The views and claims about homosexuality that we see today are in some aspects very different than those discussed above. The modern method of research involves molecular biological research on genes. This research is done less by researchers looking for a cure than scientists still attempting to put a solid box around what it means to be gay. But we cannot be fooled by the apparent acceptance of homosexuality in today’s world. Prejudice and bigotry are as present as ever, and because homophobic groups are no longer in the world’s majority, they have become even more outspoken about their opinions. Gay marriage is still a hot debate around the world, and while some countries seem to have had very little resistance to the idea of gay couples being just another type of union, America has had no such luck. Fortunately for humanity’s sake, this view is not international. While Americans cannot seem to even allow equal rights to all sexes and genders, Iceland has recently elected the world’s first gay (and, incidentally, female) prime minister, Johanna Sigurdardottir. The difference between Icelandic culture and American culture is so great that most Icelandic people are no more interested in their prime minister’s personal life than if she were a happily married heterosexual. It is therefore not surprising that Icelandic scientists are less preoccupied with finding a ‘gay gene’, or even hoping that such a thing exists. Our fear still makes us turn to science to find answers.

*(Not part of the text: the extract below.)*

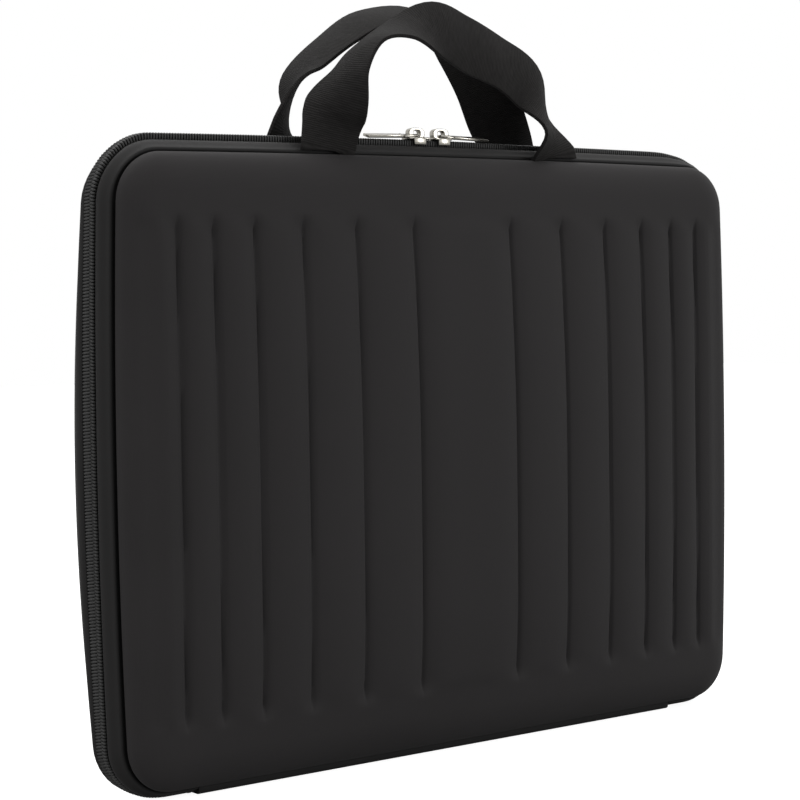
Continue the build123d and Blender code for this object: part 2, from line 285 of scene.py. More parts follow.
def draped_grid(name, across, along, place):
    """A primitive grid with its corners moved to place(a, b) for the values of both lists.

    The piece's UV map holds a and b in metres, so that a weave keeps its scale.
    """
    deselect_all()
    bpy.ops.mesh.primitive_grid_add(
        x_subdivisions=len(across) - 1, y_subdivisions=len(along) - 1, size=2.0)
    piece = named(bpy.context.object, name)
    stations = []
    for vertex in piece.data.vertices:
        i = round((vertex.co.x + 1) / 2 * (len(across) - 1))
        j = round((vertex.co.y + 1) / 2 * (len(along) - 1))
        stations.append((across[i], along[j]))
        vertex.co = place(across[i], along[j])
    uv = piece.data.uv_layers.active
    for loop in piece.data.loops:
        uv.data[loop.index].uv = stations[loop.vertex_index]
    return piece


def turn_outwards(sheet, way):
    """Turns an open sheet's faces so that its middle one looks the way of a vector."""
    faces = sheet.data.polygons
    if faces[len(faces) // 2].normal.dot(way) < 0:
        sheet.data.flip_normals()


def apply_modifier(piece, kind, **settings):
    """Adds a modifier, sets it and applies it."""
    select_only(piece)
    modifier = piece.modifiers.new(kind.title(), kind)
    for key, value in settings.items():
        setattr(modifier, key, value)
    bpy.ops.object.modifier_apply(modifier=modifier.name)
    return piece


def in_edit_mode(piece, *steps):
    """Runs mesh operators on everything in a piece."""
    select_only(piece)
    bpy.ops.object.mode_set(mode="EDIT")
    bpy.ops.mesh.select_all(action="SELECT")
    for step in steps:
        step()
    bpy.ops.object.mode_set(mode="OBJECT")
    return piece


def face_out(piece):
    """Turns a closed piece's faces outwards."""
    return in_edit_mode(piece, lambda: bpy.ops.mesh.normals_make_consistent(inside=False))


def thicken(piece, thickness, offset=-1.0, **settings):
    """Gives a sheet its thickness, behind its face with the offset of -1."""
    return apply_modifier(piece, "SOLIDIFY", thickness=thickness, offset=offset, **settings)


def round_edges(piece, width, segments=2, angle=40):
    return apply_modifier(piece, "BEVEL", width=width, segments=segments,
                          limit_method="ANGLE", angle_limit=math.radians(angle))


def smooth(piece, angle=50):
    select_only(piece)
    bpy.ops.object.shade_smooth_by_angle(angle=math.radians(angle))
    return piece


def moved(piece, x, y, z):
    piece.data.transform(Matrix.Translation((x, y, z)))
    return piece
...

Unfortunately science has not seemed to be able to fix the problem, despite all of its findings in the psychiatric and genetic realms. American culture has indeed changed since the 1800s, but our intent to package sex neatly has not wavered, indicating our residual fear of the unknown. Until the 1950s, researchers used a test that categorized people on a masculinity to femininity spectrum, which was created in the 1930s, based on the sex continuum hypothesis. The questions on this test “continued to conflate one’s preferred role in sexual encounters (i.e., passive or active) with ones overall gender identification" (Ibid. 171), indicating the continued cultural bias of research conducted as recently as 60 years ago. What makes us think that our research today is any less biased? The hunt for a way to categorize homosexuality in a scientific manner will continue for centuries, as we come to realize and then sort through all of our biases. I believe that our only real hope of recovery from this downward scientific spiral lies in American history. Not too long ago a frightened craze swept the nation regarding race, and biracial marriages. As we no longer conduct intense research on African Americans, indeed to do so would be highly frowned upon, one can only hope that the medicalization of homosexuality will eventually cease as well.



Works Cited

Jennifer Terry, 1999. Medicalizing Homosexuality and Fluid Sexes, IN An American Obsession: Science, Medicine, and Homosexuality in Modern Society. Chicago: University of Chicago Press. Pp. 40-73, 159-177.